● JSON records of objects

## begin

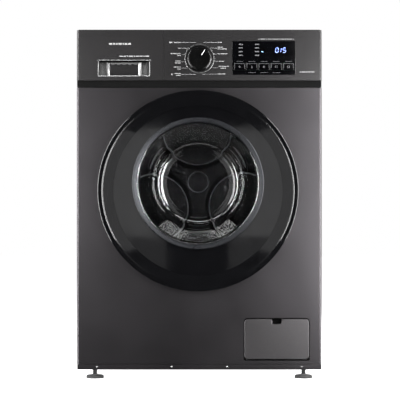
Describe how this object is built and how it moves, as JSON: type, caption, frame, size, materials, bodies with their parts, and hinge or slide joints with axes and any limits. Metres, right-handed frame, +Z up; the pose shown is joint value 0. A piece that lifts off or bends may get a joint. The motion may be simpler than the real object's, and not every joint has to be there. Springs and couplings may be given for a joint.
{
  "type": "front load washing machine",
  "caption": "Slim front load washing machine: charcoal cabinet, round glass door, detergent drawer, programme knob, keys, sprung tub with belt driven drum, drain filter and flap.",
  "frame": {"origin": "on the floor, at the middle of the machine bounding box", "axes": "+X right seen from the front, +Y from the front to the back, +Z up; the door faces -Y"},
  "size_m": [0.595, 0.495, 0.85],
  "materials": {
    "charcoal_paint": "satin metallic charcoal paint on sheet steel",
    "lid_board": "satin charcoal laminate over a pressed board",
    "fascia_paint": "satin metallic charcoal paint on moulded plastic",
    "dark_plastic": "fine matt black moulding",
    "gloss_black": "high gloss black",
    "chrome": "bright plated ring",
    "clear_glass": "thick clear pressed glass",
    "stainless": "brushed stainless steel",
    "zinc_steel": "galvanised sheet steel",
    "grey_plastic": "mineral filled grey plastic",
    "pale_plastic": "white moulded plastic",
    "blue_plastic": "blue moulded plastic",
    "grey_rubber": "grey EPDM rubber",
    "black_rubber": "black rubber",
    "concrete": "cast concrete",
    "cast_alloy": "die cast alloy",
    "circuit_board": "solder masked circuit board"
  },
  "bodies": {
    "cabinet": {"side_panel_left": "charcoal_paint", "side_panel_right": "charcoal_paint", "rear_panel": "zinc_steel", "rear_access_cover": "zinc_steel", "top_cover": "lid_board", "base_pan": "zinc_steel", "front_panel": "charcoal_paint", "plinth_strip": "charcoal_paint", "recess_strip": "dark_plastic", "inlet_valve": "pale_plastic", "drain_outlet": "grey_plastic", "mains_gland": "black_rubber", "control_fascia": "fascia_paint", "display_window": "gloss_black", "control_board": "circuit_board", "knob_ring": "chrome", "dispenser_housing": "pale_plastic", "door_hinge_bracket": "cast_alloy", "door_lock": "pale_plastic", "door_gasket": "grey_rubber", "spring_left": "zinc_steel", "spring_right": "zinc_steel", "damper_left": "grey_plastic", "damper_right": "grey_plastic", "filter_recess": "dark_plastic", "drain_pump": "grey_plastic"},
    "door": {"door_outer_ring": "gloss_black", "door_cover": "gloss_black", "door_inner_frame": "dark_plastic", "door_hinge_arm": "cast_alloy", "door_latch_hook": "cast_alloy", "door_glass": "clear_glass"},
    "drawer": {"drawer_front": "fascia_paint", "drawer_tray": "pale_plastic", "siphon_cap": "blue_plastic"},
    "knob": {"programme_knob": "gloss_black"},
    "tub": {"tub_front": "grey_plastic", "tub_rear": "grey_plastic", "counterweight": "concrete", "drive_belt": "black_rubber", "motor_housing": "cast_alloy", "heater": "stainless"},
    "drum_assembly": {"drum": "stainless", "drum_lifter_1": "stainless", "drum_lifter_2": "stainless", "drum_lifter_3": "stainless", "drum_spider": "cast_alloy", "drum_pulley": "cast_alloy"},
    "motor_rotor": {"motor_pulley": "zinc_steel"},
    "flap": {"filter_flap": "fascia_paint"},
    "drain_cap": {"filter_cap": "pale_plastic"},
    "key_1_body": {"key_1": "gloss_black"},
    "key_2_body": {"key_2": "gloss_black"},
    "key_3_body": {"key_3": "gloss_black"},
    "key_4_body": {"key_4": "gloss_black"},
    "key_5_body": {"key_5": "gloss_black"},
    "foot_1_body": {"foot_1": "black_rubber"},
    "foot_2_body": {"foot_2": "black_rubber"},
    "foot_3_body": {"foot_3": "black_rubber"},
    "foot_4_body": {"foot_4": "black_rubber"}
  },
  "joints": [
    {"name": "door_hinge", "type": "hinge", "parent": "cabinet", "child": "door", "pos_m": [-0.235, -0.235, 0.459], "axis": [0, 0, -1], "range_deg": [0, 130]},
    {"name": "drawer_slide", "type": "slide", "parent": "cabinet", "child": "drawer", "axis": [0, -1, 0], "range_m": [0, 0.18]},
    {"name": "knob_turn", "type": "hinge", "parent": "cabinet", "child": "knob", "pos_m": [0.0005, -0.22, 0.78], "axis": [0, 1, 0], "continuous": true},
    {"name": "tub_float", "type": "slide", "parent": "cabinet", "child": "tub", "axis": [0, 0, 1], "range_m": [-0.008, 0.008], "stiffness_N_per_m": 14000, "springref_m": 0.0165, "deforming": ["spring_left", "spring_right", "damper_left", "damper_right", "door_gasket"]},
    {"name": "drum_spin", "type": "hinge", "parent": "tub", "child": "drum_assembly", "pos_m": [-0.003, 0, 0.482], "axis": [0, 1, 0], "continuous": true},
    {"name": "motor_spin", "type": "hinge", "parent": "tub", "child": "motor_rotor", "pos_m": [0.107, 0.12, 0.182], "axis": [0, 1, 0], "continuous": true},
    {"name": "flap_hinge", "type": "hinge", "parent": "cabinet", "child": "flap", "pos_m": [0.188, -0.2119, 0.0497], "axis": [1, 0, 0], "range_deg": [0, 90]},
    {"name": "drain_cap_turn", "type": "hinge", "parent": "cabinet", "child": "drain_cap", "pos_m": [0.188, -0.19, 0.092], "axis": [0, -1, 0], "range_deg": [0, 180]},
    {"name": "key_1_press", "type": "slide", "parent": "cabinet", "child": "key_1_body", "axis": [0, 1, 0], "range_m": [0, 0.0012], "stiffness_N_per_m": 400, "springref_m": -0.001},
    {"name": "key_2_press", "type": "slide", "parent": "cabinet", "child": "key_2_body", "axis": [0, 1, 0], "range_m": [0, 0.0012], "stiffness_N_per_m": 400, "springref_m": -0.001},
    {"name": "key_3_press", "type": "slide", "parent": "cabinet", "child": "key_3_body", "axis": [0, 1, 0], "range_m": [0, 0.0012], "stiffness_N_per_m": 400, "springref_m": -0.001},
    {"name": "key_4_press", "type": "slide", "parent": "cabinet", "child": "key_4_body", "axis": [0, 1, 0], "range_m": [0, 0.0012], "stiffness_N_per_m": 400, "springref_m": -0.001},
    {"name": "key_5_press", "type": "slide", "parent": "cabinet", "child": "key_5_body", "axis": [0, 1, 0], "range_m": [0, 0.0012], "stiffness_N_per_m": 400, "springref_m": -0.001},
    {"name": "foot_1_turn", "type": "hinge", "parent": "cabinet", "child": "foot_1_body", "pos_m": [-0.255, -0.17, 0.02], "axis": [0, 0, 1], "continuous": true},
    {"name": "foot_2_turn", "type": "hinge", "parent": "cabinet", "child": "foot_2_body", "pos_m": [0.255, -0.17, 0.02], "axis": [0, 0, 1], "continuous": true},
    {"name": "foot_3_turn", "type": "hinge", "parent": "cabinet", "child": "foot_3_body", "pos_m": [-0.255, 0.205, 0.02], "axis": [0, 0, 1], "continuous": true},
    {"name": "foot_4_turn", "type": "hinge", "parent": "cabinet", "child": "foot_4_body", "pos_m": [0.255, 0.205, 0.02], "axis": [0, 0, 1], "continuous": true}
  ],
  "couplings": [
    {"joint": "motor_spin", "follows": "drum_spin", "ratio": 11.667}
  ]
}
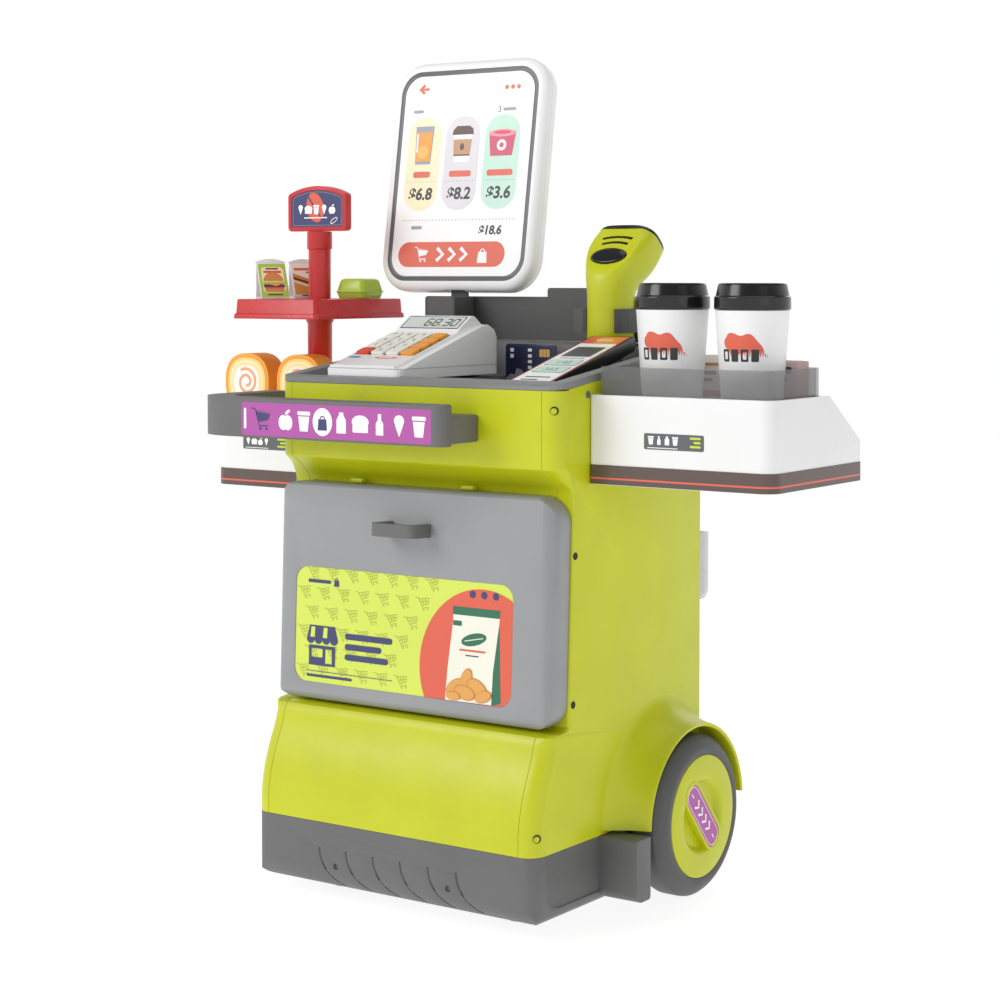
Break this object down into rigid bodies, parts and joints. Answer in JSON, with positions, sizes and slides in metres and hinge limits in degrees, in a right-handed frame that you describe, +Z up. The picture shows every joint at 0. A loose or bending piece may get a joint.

## end

● Set task
Give all the records again. Match them exactly.

● Full answer
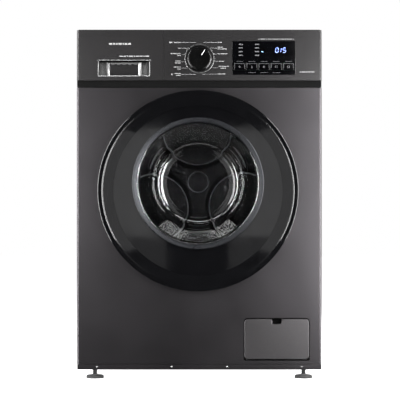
Describe how this object is built and how it moves, as JSON: type, caption, frame, size, materials, bodies with their parts, and hinge or slide joints with axes and any limits. Metres, right-handed frame, +Z up; the pose shown is joint value 0. A piece that lifts off or bends may get a joint. The motion may be simpler than the real object's, and not every joint has to be there. Springs and couplings may be given for a joint.
{
  "type": "front load washing machine",
  "caption": "Slim front load washing machine: charcoal cabinet, round glass door, detergent drawer, programme knob, keys, sprung tub with belt driven drum, drain filter and flap.",
  "frame": {"origin": "on the floor, at the middle of the machine bounding box", "axes": "+X right seen from the front, +Y from the front to the back, +Z up; the door faces -Y"},
  "size_m": [0.595, 0.495, 0.85],
  "materials": {
    "charcoal_paint": "satin metallic charcoal paint on sheet steel",
    "lid_board": "satin charcoal laminate over a pressed board",
    "fascia_paint": "satin metallic charcoal paint on moulded plastic",
    "dark_plastic": "fine matt black moulding",
    "gloss_black": "high gloss black",
    "chrome": "bright plated ring",
    "clear_glass": "thick clear pressed glass",
    "stainless": "brushed stainless steel",
    "zinc_steel": "galvanised sheet steel",
    "grey_plastic": "mineral filled grey plastic",
    "pale_plastic": "white moulded plastic",
    "blue_plastic": "blue moulded plastic",
    "grey_rubber": "grey EPDM rubber",
    "black_rubber": "black rubber",
    "concrete": "cast concrete",
    "cast_alloy": "die cast alloy",
    "circuit_board": "solder masked circuit board"
  },
  "bodies": {
    "cabinet": {"side_panel_left": "charcoal_paint", "side_panel_right": "charcoal_paint", "rear_panel": "zinc_steel", "rear_access_cover": "zinc_steel", "top_cover": "lid_board", "base_pan": "zinc_steel", "front_panel": "charcoal_paint", "plinth_strip": "charcoal_paint", "recess_strip": "dark_plastic", "inlet_valve": "pale_plastic", "drain_outlet": "grey_plastic", "mains_gland": "black_rubber", "control_fascia": "fascia_paint", "display_window": "gloss_black", "control_board": "circuit_board", "knob_ring": "chrome", "dispenser_housing": "pale_plastic", "door_hinge_bracket": "cast_alloy", "door_lock": "pale_plastic", "door_gasket": "grey_rubber", "spring_left": "zinc_steel", "spring_right": "zinc_steel", "damper_left": "grey_plastic", "damper_right": "grey_plastic", "filter_recess": "dark_plastic", "drain_pump": "grey_plastic"},
    "door": {"door_outer_ring": "gloss_black", "door_cover": "gloss_black", "door_inner_frame": "dark_plastic", "door_hinge_arm": "cast_alloy", "door_latch_hook": "cast_alloy", "door_glass": "clear_glass"},
    "drawer": {"drawer_front": "fascia_paint", "drawer_tray": "pale_plastic", "siphon_cap": "blue_plastic"},
    "knob": {"programme_knob": "gloss_black"},
    "tub": {"tub_front": "grey_plastic", "tub_rear": "grey_plastic", "counterweight": "concrete", "drive_belt": "black_rubber", "motor_housing": "cast_alloy", "heater": "stainless"},
    "drum_assembly": {"drum": "stainless", "drum_lifter_1": "stainless", "drum_lifter_2": "stainless", "drum_lifter_3": "stainless", "drum_spider": "cast_alloy", "drum_pulley": "cast_alloy"},
    "motor_rotor": {"motor_pulley": "zinc_steel"},
    "flap": {"filter_flap": "fascia_paint"},
    "drain_cap": {"filter_cap": "pale_plastic"},
    "key_1_body": {"key_1": "gloss_black"},
    "key_2_body": {"key_2": "gloss_black"},
    "key_3_body": {"key_3": "gloss_black"},
    "key_4_body": {"key_4": "gloss_black"},
    "key_5_body": {"key_5": "gloss_black"},
    "foot_1_body": {"foot_1": "black_rubber"},
    "foot_2_body": {"foot_2": "black_rubber"},
    "foot_3_body": {"foot_3": "black_rubber"},
    "foot_4_body": {"foot_4": "black_rubber"}
  },
  "joints": [
    {"name": "door_hinge", "type": "hinge", "parent": "cabinet", "child": "door", "pos_m": [-0.235, -0.235, 0.459], "axis": [0, 0, -1], "range_deg": [0, 130]},
    {"name": "drawer_slide", "type": "slide", "parent": "cabinet", "child": "drawer", "axis": [0, -1, 0], "range_m": [0, 0.18]},
    {"name": "knob_turn", "type": "hinge", "parent": "cabinet", "child": "knob", "pos_m": [0.0005, -0.22, 0.78], "axis": [0, 1, 0], "continuous": true},
    {"name": "tub_float", "type": "slide", "parent": "cabinet", "child": "tub", "axis": [0, 0, 1], "range_m": [-0.008, 0.008], "stiffness_N_per_m": 14000, "springref_m": 0.0165, "deforming": ["spring_left", "spring_right", "damper_left", "damper_right", "door_gasket"]},
    {"name": "drum_spin", "type": "hinge", "parent": "tub", "child": "drum_assembly", "pos_m": [-0.003, 0, 0.482], "axis": [0, 1, 0], "continuous": true},
    {"name": "motor_spin", "type": "hinge", "parent": "tub", "child": "motor_rotor", "pos_m": [0.107, 0.12, 0.182], "axis": [0, 1, 0], "continuous": true},
    {"name": "flap_hinge", "type": "hinge", "parent": "cabinet", "child": "flap", "pos_m": [0.188, -0.2119, 0.0497], "axis": [1, 0, 0], "range_deg": [0, 90]},
    {"name": "drain_cap_turn", "type": "hinge", "parent": "cabinet", "child": "drain_cap", "pos_m": [0.188, -0.19, 0.092], "axis": [0, -1, 0], "range_deg": [0, 180]},
    {"name": "key_1_press", "type": "slide", "parent": "cabinet", "child": "key_1_body", "axis": [0, 1, 0], "range_m": [0, 0.0012], "stiffness_N_per_m": 400, "springref_m": -0.001},
    {"name": "key_2_press", "type": "slide", "parent": "cabinet", "child": "key_2_body", "axis": [0, 1, 0], "range_m": [0, 0.0012], "stiffness_N_per_m": 400, "springref_m": -0.001},
    {"name": "key_3_press", "type": "slide", "parent": "cabinet", "child": "key_3_body", "axis": [0, 1, 0], "range_m": [0, 0.0012], "stiffness_N_per_m": 400, "springref_m": -0.001},
    {"name": "key_4_press", "type": "slide", "parent": "cabinet", "child": "key_4_body", "axis": [0, 1, 0], "range_m": [0, 0.0012], "stiffness_N_per_m": 400, "springref_m": -0.001},
    {"name": "key_5_press", "type": "slide", "parent": "cabinet", "child": "key_5_body", "axis": [0, 1, 0], "range_m": [0, 0.0012], "stiffness_N_per_m": 400, "springref_m": -0.001},
    {"name": "foot_1_turn", "type": "hinge", "parent": "cabinet", "child": "foot_1_body", "pos_m": [-0.255, -0.17, 0.02], "axis": [0, 0, 1], "continuous": true},
    {"name": "foot_2_turn", "type": "hinge", "parent": "cabinet", "child": "foot_2_body", "pos_m": [0.255, -0.17, 0.02], "axis": [0, 0, 1], "continuous": true},
    {"name": "foot_3_turn", "type": "hinge", "parent": "cabinet", "child": "foot_3_body", "pos_m": [-0.255, 0.205, 0.02], "axis": [0, 0, 1], "continuous": true},
    {"name": "foot_4_turn", "type": "hinge", "parent": "cabinet", "child": "foot_4_body", "pos_m": [0.255, 0.205, 0.02], "axis": [0, 0, 1], "continuous": true}
  ],
  "couplings": [
    {"joint": "motor_spin", "follows": "drum_spin", "ratio": 11.667}
  ]
}
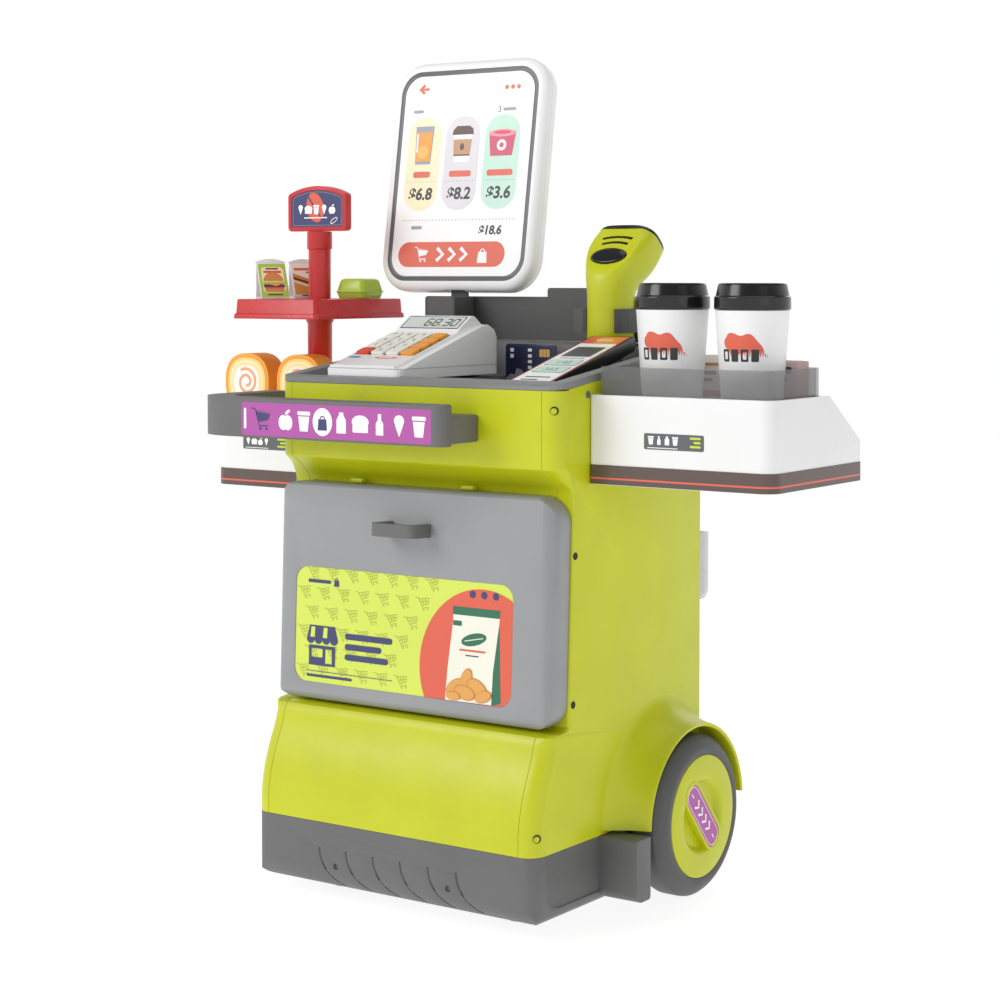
Break this object down into rigid bodies, parts and joints. Answer in JSON, with positions, sizes and slides in metres and hinge limits in degrees, in a right-handed frame that you describe, +Z up. The picture shows every joint at 0. A loose or bending piece may get a joint.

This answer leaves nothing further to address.